>> BEGIN

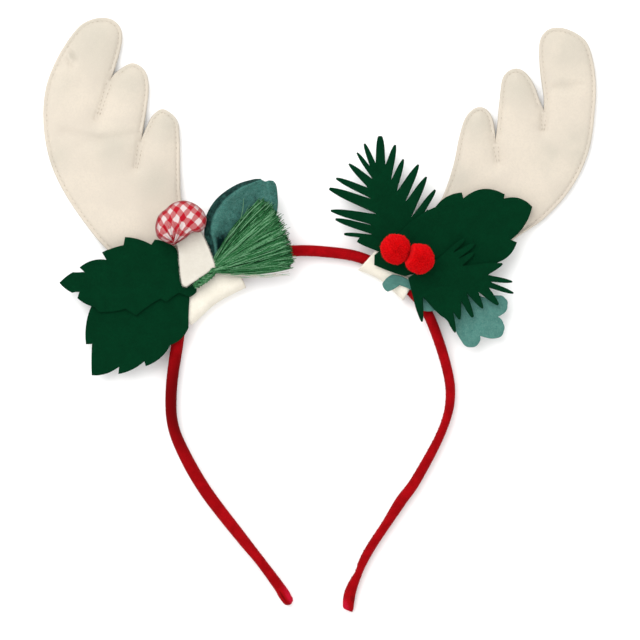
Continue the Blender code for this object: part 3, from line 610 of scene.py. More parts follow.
def felt_finish(name, colour, deep, pale, fibres=0.3, fibre_size=0.8, blotch_size=8.0, sheen=0.05, depth=0.14,
                cool_and_shade=None, toned=False):
    """Felt: its colour goes to the deep one in blotches and between tufts, to the pale one on fibres, and to
    the cool one with the piece's tone, which paints greyer patches that are partly shade. Toned felt goes
    from the deep colour to its own with the tone."""
    material, tree = finish_of(name, 0.95, sheen=sheen, sheen_roughness=0.6, sheen_tint=pale)
    tangle = node(tree, "ShaderNodeGroup", node_tree=tangle_group)
    tangle.inputs["Fibre size"].default_value = fibre_size
    tangle.inputs["Blotch size"].default_value = blotch_size
    out = tangle.outputs
    if toned:
        tone = tone_of(tree)
        uneven = scaled(tree, out["Grain"], 1.3, -0.7)
        uneven = sum_of(tree, "ADD", uneven, scaled(tree, out["Blotches"], 0.8, -0.4))
        base = mixed(tree, sum_of(tree, "ADD", tone, uneven), deep, colour)
        fibres = scaled(tree, tone, fibres)
    else:
        base = mixed(tree, graded(tree, out["Blotches"], 0.34, 0.66, 0.0, 0.7), colour, deep)
        base = mixed(tree, graded(tree, out["Grain"], 0.58, 0.36, 0.0, 0.6), base, deep)
    if cool_and_shade is not None:
        patch = scaled(tree, tone_of(tree), graded(tree, out["Blotches"], 0.3, 0.6, 0.4, 1.0))
        base = mixed(tree, patch, base, cool_and_shade)
    base = mixed(tree, scaled(tree, out["Fibres"], fibres), base, pale)
    paint(tree, base, scaled(tree, out["Fibres"], 0.45, out["Grain"]), depth=depth)
    return material


tangle_group = fibre_tangle()
cream_felt = felt_finish("cream_felt", dyed(245, 233, 215), dyed(234, 223, 207), dyed(251, 241, 226),
                         blotch_size=17.0, cool_and_shade=dyed(219, 212, 196))
chance = np.random.default_rng(2)
cream_thread, tree = finish_of("cream_thread", 0.8)
paint(tree, dyed(203, 190, 172))

for name, shape in (("left_antler", LEFT_ANTLER), ("right_antler", RIGHT_ANTLER)):
    outline = np.vstack([smooth_curve(run, 0.75)[:-1] for run in shape["runs"]])[::-1]
    flat, faces = cut_out(outline, FINE_RINGS, 1.7, shape["slits"], (*(-BESIDE_SLIT[::-1]), *BESIDE_SLIT))
    middle, half, _ = antler_form(shape, outline, flat)
    points, blocks = closed_sheet(flat, faces, len(outline), antler_top(shape, outline, flat), middle - half,
                                  TWO_LAYERS)
    # Greyer patches, partly uneven felt and partly painted shade at tine ends, edges and creases
    cool_and_shade = [bell(np.hypot(points[:, 0] - x, points[:, 1] - y), 0, far) for x, y, far in shape["cool_and_shade"]]
    dressed(f"{name}_felt", points, blocks, cream_felt, "cream_felt", name, fill=0.7,
            tone=0.75 * np.max(cool_and_shade, axis=0))

    places, headings = sewn_places(shape, outline)
    middle, half, _ = antler_form(shape, outline, places)
    front = np.column_stack((places, antler_top(shape, outline, places) + 0.06))
    back = np.column_stack((places, middle - half - 0.06))
    thickness = np.tile(0.17 * chance.uniform(0.35, 1.0, (len(places), 1)), (2, 1))
    sewing = stitches(np.vstack((front, back)), np.tile(headings, 2), 1.1, thickness)
    dressed(f"{name}_stitches", *sewing, cream_thread, "cream_felt")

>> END

> What you have to do:
Set down all of the data above, word for word.

> Solution:
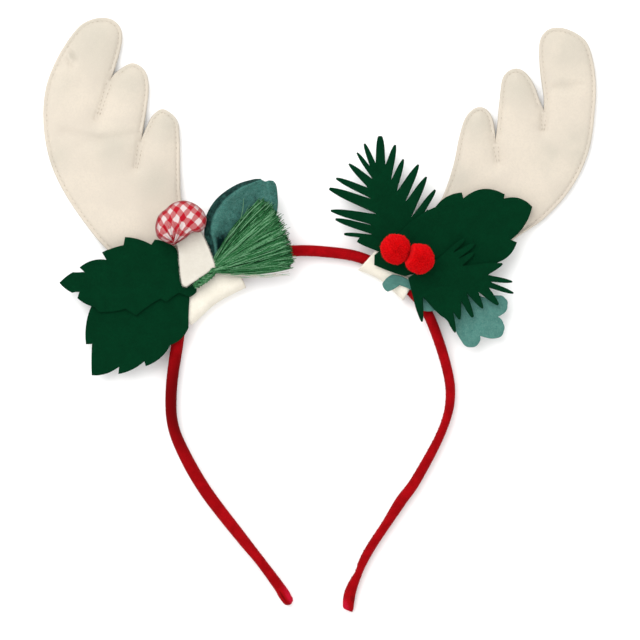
Continue the Blender code for this object: part 3, from line 610 of scene.py. More parts follow.
def felt_finish(name, colour, deep, pale, fibres=0.3, fibre_size=0.8, blotch_size=8.0, sheen=0.05, depth=0.14,
                cool_and_shade=None, toned=False):
    """Felt: its colour goes to the deep one in blotches and between tufts, to the pale one on fibres, and to
    the cool one with the piece's tone, which paints greyer patches that are partly shade. Toned felt goes
    from the deep colour to its own with the tone."""
    material, tree = finish_of(name, 0.95, sheen=sheen, sheen_roughness=0.6, sheen_tint=pale)
    tangle = node(tree, "ShaderNodeGroup", node_tree=tangle_group)
    tangle.inputs["Fibre size"].default_value = fibre_size
    tangle.inputs["Blotch size"].default_value = blotch_size
    out = tangle.outputs
    if toned:
        tone = tone_of(tree)
        uneven = scaled(tree, out["Grain"], 1.3, -0.7)
        uneven = sum_of(tree, "ADD", uneven, scaled(tree, out["Blotches"], 0.8, -0.4))
        base = mixed(tree, sum_of(tree, "ADD", tone, uneven), deep, colour)
        fibres = scaled(tree, tone, fibres)
    else:
        base = mixed(tree, graded(tree, out["Blotches"], 0.34, 0.66, 0.0, 0.7), colour, deep)
        base = mixed(tree, graded(tree, out["Grain"], 0.58, 0.36, 0.0, 0.6), base, deep)
    if cool_and_shade is not None:
        patch = scaled(tree, tone_of(tree), graded(tree, out["Blotches"], 0.3, 0.6, 0.4, 1.0))
        base = mixed(tree, patch, base, cool_and_shade)
    base = mixed(tree, scaled(tree, out["Fibres"], fibres), base, pale)
    paint(tree, base, scaled(tree, out["Fibres"], 0.45, out["Grain"]), depth=depth)
    return material


tangle_group = fibre_tangle()
cream_felt = felt_finish("cream_felt", dyed(245, 233, 215), dyed(234, 223, 207), dyed(251, 241, 226),
                         blotch_size=17.0, cool_and_shade=dyed(219, 212, 196))
chance = np.random.default_rng(2)
cream_thread, tree = finish_of("cream_thread", 0.8)
paint(tree, dyed(203, 190, 172))

for name, shape in (("left_antler", LEFT_ANTLER), ("right_antler", RIGHT_ANTLER)):
    outline = np.vstack([smooth_curve(run, 0.75)[:-1] for run in shape["runs"]])[::-1]
    flat, faces = cut_out(outline, FINE_RINGS, 1.7, shape["slits"], (*(-BESIDE_SLIT[::-1]), *BESIDE_SLIT))
    middle, half, _ = antler_form(shape, outline, flat)
    points, blocks = closed_sheet(flat, faces, len(outline), antler_top(shape, outline, flat), middle - half,
                                  TWO_LAYERS)
    # Greyer patches, partly uneven felt and partly painted shade at tine ends, edges and creases
    cool_and_shade = [bell(np.hypot(points[:, 0] - x, points[:, 1] - y), 0, far) for x, y, far in shape["cool_and_shade"]]
    dressed(f"{name}_felt", points, blocks, cream_felt, "cream_felt", name, fill=0.7,
            tone=0.75 * np.max(cool_and_shade, axis=0))

    places, headings = sewn_places(shape, outline)
    middle, half, _ = antler_form(shape, outline, places)
    front = np.column_stack((places, antler_top(shape, outline, places) + 0.06))
    back = np.column_stack((places, middle - half - 0.06))
    thickness = np.tile(0.17 * chance.uniform(0.35, 1.0, (len(places), 1)), (2, 1))
    sewing = stitches(np.vstack((front, back)), np.tile(headings, 2), 1.1, thickness)
    dressed(f"{name}_stitches", *sewing, cream_thread, "cream_felt")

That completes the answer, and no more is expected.